One morning, Jack was sitting on a log at the edge of the lake, fishing for that night’s supper. The fish were not biting that day, and in an entire morning, he had only caught one small fish. Out of the forest walked a strangert, right up to Jack. He talked with jack awhile about his life and his family. Jack could see that the man was hungry, and he gave him the one, and only one, fish that he had caught. The stranger, then, told Jack that he was a “wishgiver” and that he would grant Jack one, only one, wish, and the stranger cautioned hime as well against wishing for extra wishes for he would not grant these. The wishgiver told Jack to meet him at dawn the next day at the bridge that crosses the creek near his house and he would grant Jack’s wish. Jack agreed.

As Jack walked along the path to his home, he was in disbelief. He could not believe the incredibe good fortune that had come upon him. He began to wonder if he had drifted off to sleep and if this had all been a fab ulous dream. He hurried home, very excited, forgetting that he had nofish for that night’s supper. When he got home, he told his wife about the wishgiver and that he had decided to wish for gold. Just think of all of the things they could do and have if they had all the gold that they could ever need. Jack’s wife, although finding the story about the wishgiver hard to believe, and thinking that it was something that Jack had made up because he had nothing for their supper, started thinking about what she might want to wish for. She begged and pleaded with him to wish for a child instead of the gold. Oh, how ashamed Jack felt. Of course his wife should have the child they have always hoped for. And to add to Jack’s dilemma, his blind mother-in-law overheard their conversation. She asked Jack to restore her sight. Oh, how ashamed Jack’s wife felt. Of course, her mother should have her sight. Oh, poor Jack. How could he ever make a decision. Jack struggled and struggled to decide.
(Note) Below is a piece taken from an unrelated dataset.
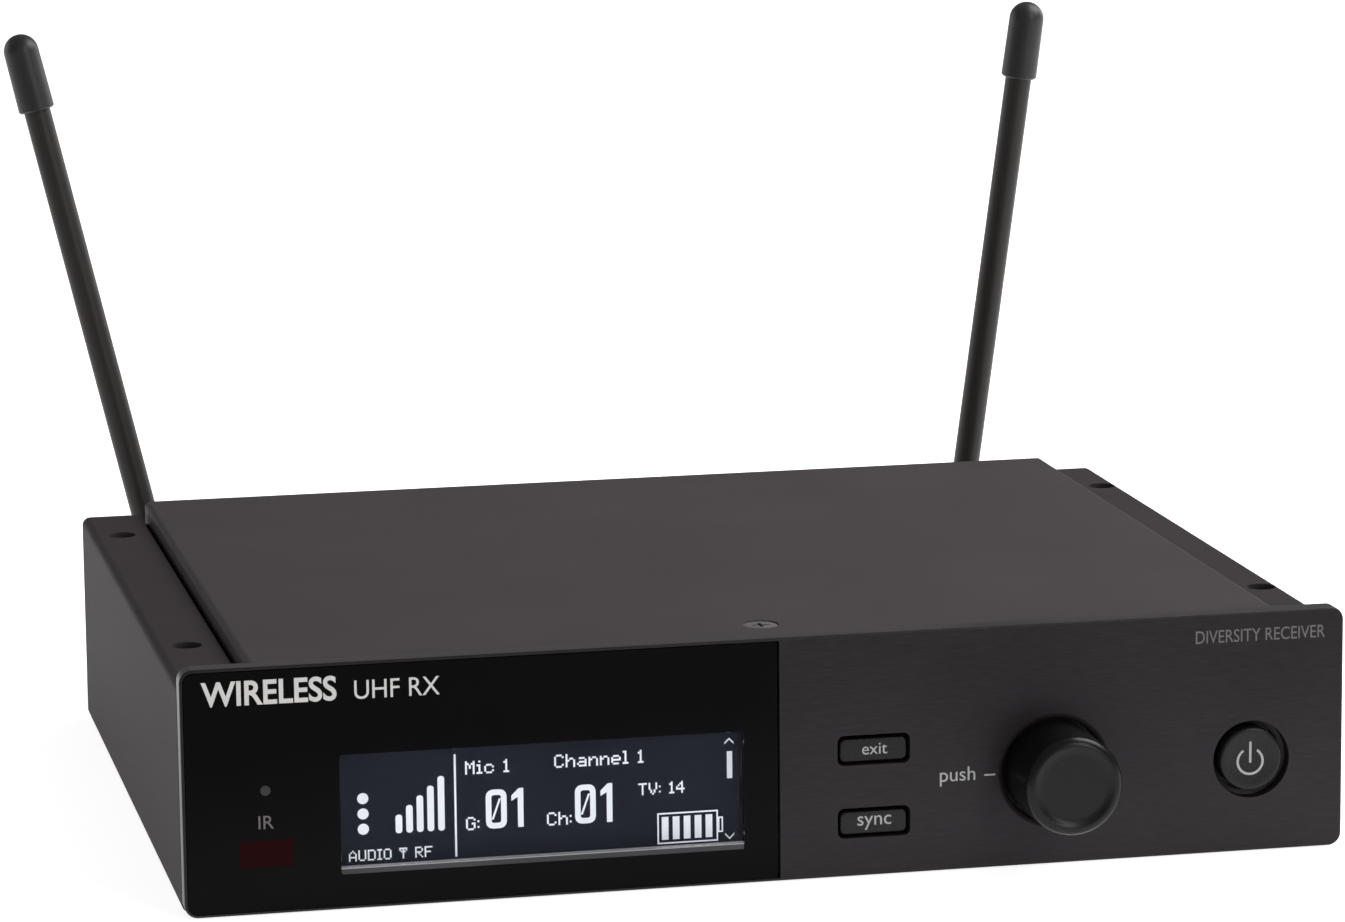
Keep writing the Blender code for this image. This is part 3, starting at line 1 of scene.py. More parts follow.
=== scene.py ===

That night he tossed and turned and turned and tossed and tossed. He had a restless sleep, indeed. When he finally awoke, just before dawn, he had thought of the perfect wish. He hurried down the path to the bridge that crosses the creek quite near his house. There, on the bridge, was the wishgiver. Jack greeted him with a big smile and a bigger sigh of relief. This wasn’t all a dream after all. He really did meet the wishgiver the day before. The wishgiver asked Jack if he was ready to have his one wish granted. With a big smile on his face, Jack told the wishgiver his one wish. He asked that his mother-in-law could gaze upon his child while eating from gold plates every day of their lives.